Last month, Amnesty International produced a report that claimed workers were being treated like cattle. Others have likened the Kafala system to modern-day slavery. Belounis says his story is not unusual in Qatar.
"There are people suffering there, they need to change the [working] rules," he says. "Everybody in Qatar is happy they have the World Cup. But change the rules. Maybe the government didn't know about this. But I will tell you, there are people suffering a lot. They need help."
Belounis is already seeing the wider issues. There is no bitterness towards Qatar as a country, only the club and those who "destroyed" his life. He says, rather incredibly, that he would be willing to act as an ambassador for the Qatar World Cup if the Kafala system is scrapped.
"I heard that maybe Qatar will change the rules for footballers and maybe they will cancel the Kafala system. But for me, the value of a football player and a worker is the same. If you cancel the system for a football player, you need to cancel it for everybody," he says.
"Qatar will host something amazing. It will be like no World Cup we have seen before. I wish all the best for the Qatari people. But I tell you my life was a disaster, I did nothing wrong. But the system destroyed me, it destroyed me."
Belounis still harbours hopes of returning to training with a club in France, but deep down he believes his experiences in Qatar have ended his playing career.

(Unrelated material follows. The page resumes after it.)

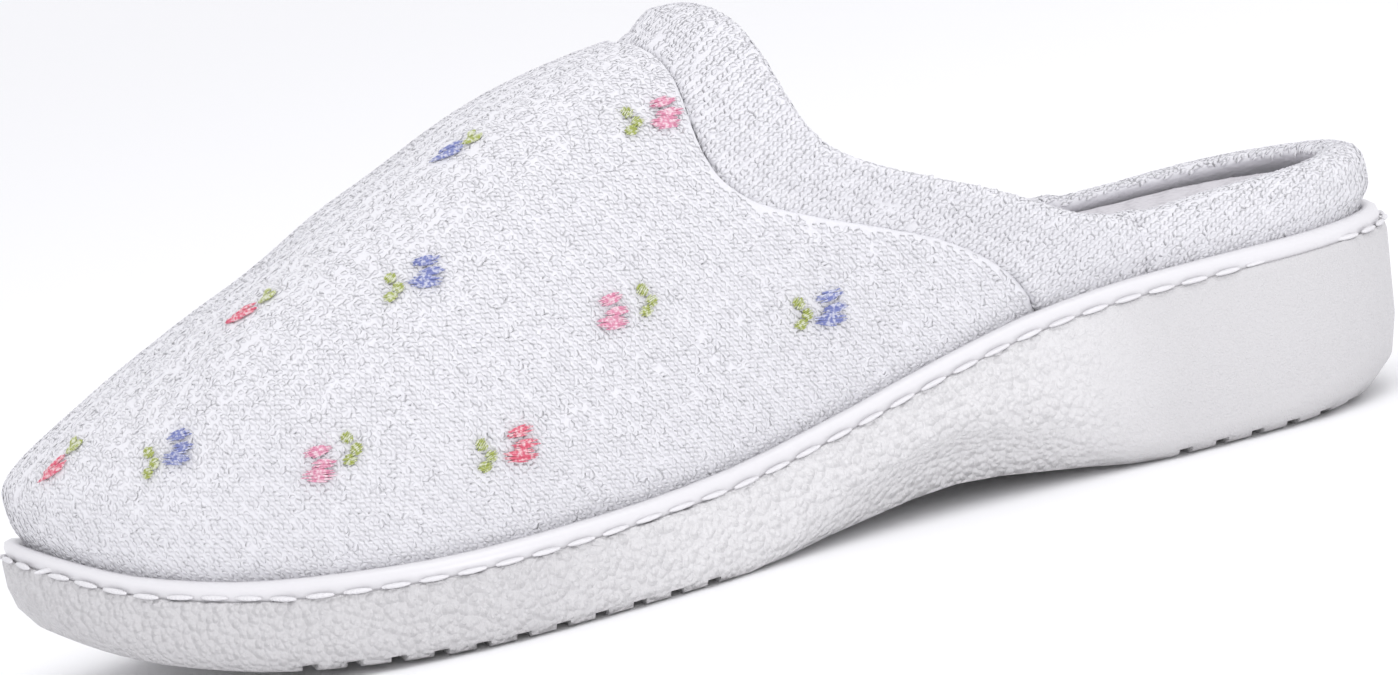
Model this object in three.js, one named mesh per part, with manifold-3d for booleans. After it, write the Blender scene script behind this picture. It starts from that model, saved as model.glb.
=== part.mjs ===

"Now I have to spend some time with my family, I don't believe someone will say 'Zahir come and train again'. I don't believe the story will come full circle, but it would be nice."
If nothing else the story of Zahir Belounis is a cautionary tale.
He is not, despite his experience, willing to cast Qatar as the bad guys, as a nation unfit to host a World Cup.
What he sees is an opportunity, a chance to make a lasting change, a chance to help others avoid falling into a trap.
He concludes: "I have come back home to my mother at the age of 33 years with nothing. But what is important is the future. Qatar needs to change."